Rai has indeed come a long way from being a shy, studious boy for the first 20 years of his life, content with his solitude and quiet life as a ‘Government Colony ka baccha’ in Delhi. He chose to be an engineer initially but soon enough found it restrictive, like a self-imposed cocoon. He moved to Mumbai to assist his brother Ravi Rai on television productions before branching out into his own.
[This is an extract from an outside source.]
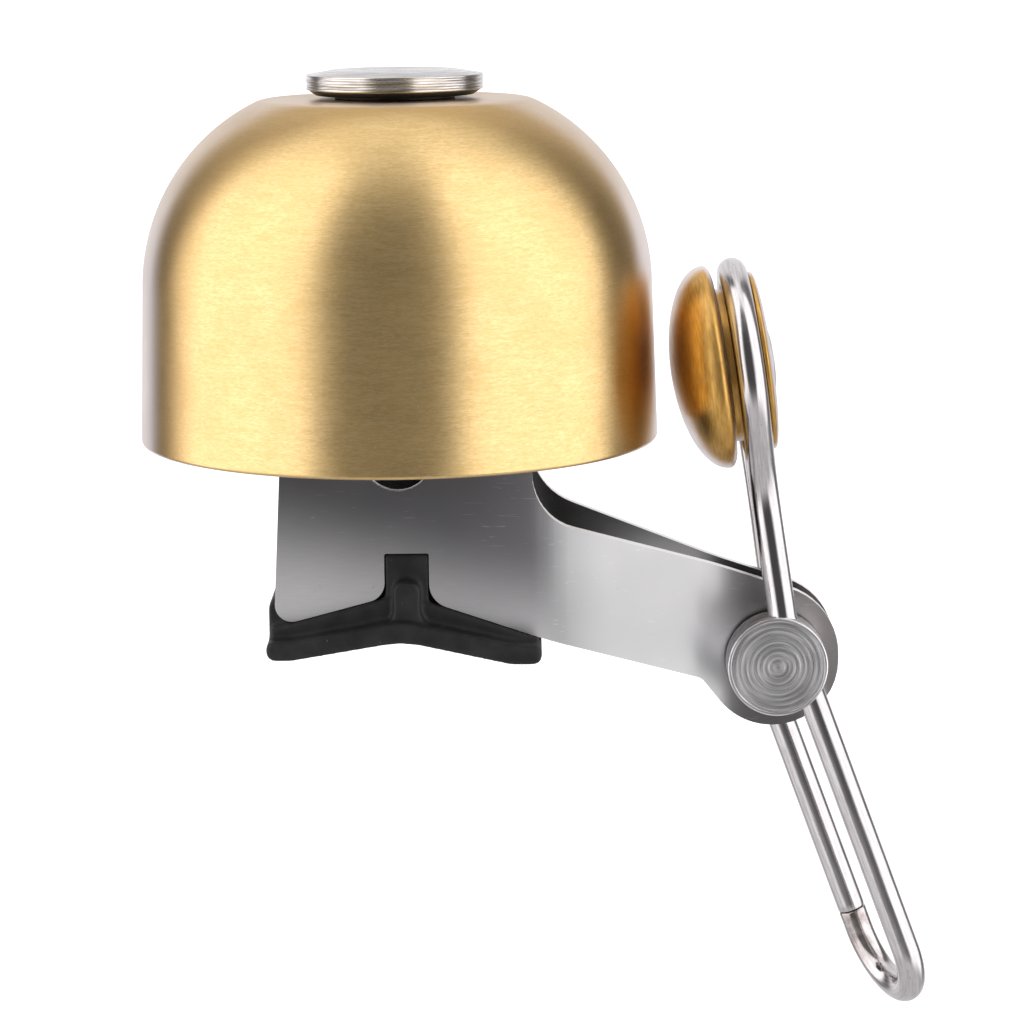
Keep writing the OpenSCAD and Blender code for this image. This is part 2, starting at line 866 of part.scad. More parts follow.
module spring_hub() {
    color(dark_steel)
        difference() {
            ring_on_pin(hub_out_r, hub_in_r, -hub_half, hub_half);
            translate([pivot_x - 0.3, spring_half - 0.3, pivot_z - 4])
                cube([0.6, 0.6, 3.2]);
        }
}

// Coils of the return spring with one leg resting on the anchor pin and one in the hub.
function coil_point(i) =
    let (
        a = spring_start + 360 * i / spring_steps,
        y = -spring_half + spring_pitch * i / spring_steps
    )
    [pivot_x + spring_r * cos(a), y, pivot_z + spring_r * sin(a)];

module torsion_spring() {
    color(dark_steel)
        swept(
            concat(
                [coil_point(0) + spring_leg * [-sin(spring_start), 0, cos(spring_start)]],
                [for (i = [0:coil_count]) coil_point(i)]
            ),
            spring_wire / 2, 8, 0
        );
}

module spring_anchor_pin() {
    color(steel)
        hinge_rod(anchor_x, anchor_z, anchor_r, -arm_out, arm_out, small);
}

bell_dome();
top_cap();
cap_washer();
inner_washer();
dome_post();
post_lock_washer();
post_nut();
bracket();
saddle_pad();
hammer_wire();
striker_head();
striker_back();
striker_rivet();
pivot_pin();
pivot_head_rear();
pivot_bushes();
pivot_washers();
spring_hub();
torsion_spring();
spring_anchor_pin();
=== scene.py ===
"""Looks of a bicycle bell with a sprung wire striker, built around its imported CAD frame.

Shapes are worked out in millimetres and turned into metres when a mesh is made. Turned pieces are
lathed, the lever and the spring are swept, the rubber saddle is remeshed and softened, and the
bracket keeps its CAD mesh with its sheared edges eased. Every material is a node tree.
"""

import json
import math

import bpy
import numpy as np
from mathutils import Matrix, Vector


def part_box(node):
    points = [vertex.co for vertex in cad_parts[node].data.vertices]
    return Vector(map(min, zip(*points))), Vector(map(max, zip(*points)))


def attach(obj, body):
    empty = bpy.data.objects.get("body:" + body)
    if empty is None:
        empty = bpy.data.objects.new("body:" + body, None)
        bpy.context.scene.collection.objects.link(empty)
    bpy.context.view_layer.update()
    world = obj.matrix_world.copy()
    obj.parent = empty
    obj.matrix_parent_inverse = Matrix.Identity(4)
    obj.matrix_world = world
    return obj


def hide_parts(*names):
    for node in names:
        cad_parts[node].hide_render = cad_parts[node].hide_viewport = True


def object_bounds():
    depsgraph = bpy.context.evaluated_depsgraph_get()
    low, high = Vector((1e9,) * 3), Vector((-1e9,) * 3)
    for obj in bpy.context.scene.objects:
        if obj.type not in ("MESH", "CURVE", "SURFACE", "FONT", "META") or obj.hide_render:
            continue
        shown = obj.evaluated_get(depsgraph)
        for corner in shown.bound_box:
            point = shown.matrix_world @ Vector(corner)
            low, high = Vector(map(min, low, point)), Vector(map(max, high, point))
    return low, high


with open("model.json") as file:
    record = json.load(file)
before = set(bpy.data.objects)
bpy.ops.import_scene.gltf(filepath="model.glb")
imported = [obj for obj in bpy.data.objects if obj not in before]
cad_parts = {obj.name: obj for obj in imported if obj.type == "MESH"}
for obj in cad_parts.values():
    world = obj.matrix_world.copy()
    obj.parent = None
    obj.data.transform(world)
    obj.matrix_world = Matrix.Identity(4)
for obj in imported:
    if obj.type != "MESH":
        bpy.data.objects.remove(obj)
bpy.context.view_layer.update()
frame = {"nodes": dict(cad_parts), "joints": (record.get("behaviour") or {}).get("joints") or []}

MM = 0.001
UV_LENGTH = 20.0  # millimetres of a profile or a wire for one unit of v


# ---------------------------------------------------------------- frame

def node_box(node):
    """Lowest and highest corner of a CAD node, in millimetres."""
    lo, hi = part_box(node)
    return lo / MM, hi / MM


hinge = Vector(frame["joints"][0]["pos_m"]) / MM
dome_lo, dome_hi = node_box("bell_dome")
cap_lo, cap_hi = node_box("top_cap")
disc_lo, disc_hi = node_box("pivot_pin")
rear_lo, _ = node_box("pivot_head_rear")


# ---------------------------------------------------------------- mesh helpers

def mesh_object(name, points, faces, uvs=None):
    """Smooth-shaded object from points in millimetres; uvs holds one pair for each face corner."""
    mesh = bpy.data.meshes.new(name)
    mesh.from_pydata([tuple(c * MM for c in p) for p in points], [], faces)
    if uvs is not None:
        layer = mesh.uv_layers.new(name="surface")
        layer.data.foreach_set("uv", np.array(uvs, np.float32).ravel())
    mesh.polygons.foreach_set("use_smooth", [True] * len(mesh.polygons))
    mesh.validate()
    mesh.update()
    piece = bpy.data.objects.new(name, mesh)
    bpy.context.scene.collection.objects.link(piece)
    return piece


def keep_flats_flat(piece):
    """Shading normals that follow the large faces, so that an eased edge doesn't bend its flats."""
    weighted = piece.modifiers.new("Flats", "WEIGHTED_NORMAL")
    weighted.mode = "FACE_AREA"
    weighted.weight = 60


def give_material(piece, material):
    piece.data.materials.clear()
    piece.data.materials.append(material)


def finish_piece(piece, body, slot, material, *replaced):
    """Hands a piece to its body, with its material and the CAD nodes that it stands for."""
    give_material(piece, material)
    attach(piece, body)
    if replaced:
        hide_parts(*replaced)


def eased(corners, steps=5, closed=True):
    """Outline whose corners (x, y, radius) are rounded; a radius of 0 keeps a corner sharp."""
    out = []
    count = len(corners)
    for i, corner in enumerate(corners):
        here = Vector(corner[:2])
        radius = corner[2] if len(corner) > 2 else 0
        ends = not closed and i in (0, count - 1)
        if radius <= 0 or ends:
            out.append(tuple(here))
            continue
        before = Vector(corners[i - 1][:2]) - here
        after = Vector(corners[(i + 1) % count][:2]) - here
        half = before.angle(after) / 2
        reach = min(radius / math.tan(half), before.length * 0.49, after.length * 0.49)
        radius = reach * math.tan(half)
        inwards = (before.normalized() + after.normalized()).normalized()
        middle = here + inwards * radius / math.sin(half)
        first = here + before.normalized() * reach - middle
        last = here + after.normalized() * reach - middle
        turn = first.angle_signed(last)
        for k in range(steps + 1):
            spoke = first.copy()
            spoke.rotate(Matrix.Rotation(-turn * k / steps, 2))
            out.append(tuple(middle + spoke))
    return out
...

Now films are his world. He talks of them as though they were human beings: “I don’t expect too much from my films, financially. I want to give something to my films, rather than ask anything from them.” He is happy to stay with one story for five years. If there are more, it’s a bonus. Falling in love with his story keeps him alive. “I am one of the few directors who feels very low when their film [shoot] is coming to an end,” he says. He doesn’t like to finish shooting a scene if he is enjoying the emotion in it. “I feel sad because I know I will not repeat myself. This emotion is happening to me for the last time,” he says.

Foodie forever

Apart from films he finds food to be the best way to bond with people. “I don’t have too many passions beyond food and films,” he says. Rai doesn’t cook himself but loves to eat. A non-finicky, experimental eater he can have anything, from boiled vegetables to fried stuff. In fact, food helped him in his initial days in Bollywood. “You only eat with people you are comfortable with. I wanted to be comfortable with people. I wanted to talk a lot. Food helped me get out of my shell,” he recollects. He loves taking people out for meals and discovering new places. One way Rai gets to know his actors is through their food habits. He is particular about the food served on his sets and at promotional events since it helps foster a community spirit, crucial for the betterment of any project.

A self-confessed, simple, family man, Rai claims that he doesn’t even check his account books regularly. All he wants is love, and more of it, for himself and his films. “I want to keep it simple, sleep peacefully,” he says. That defines success for him. Delivering hits regularly then, is just a bonus.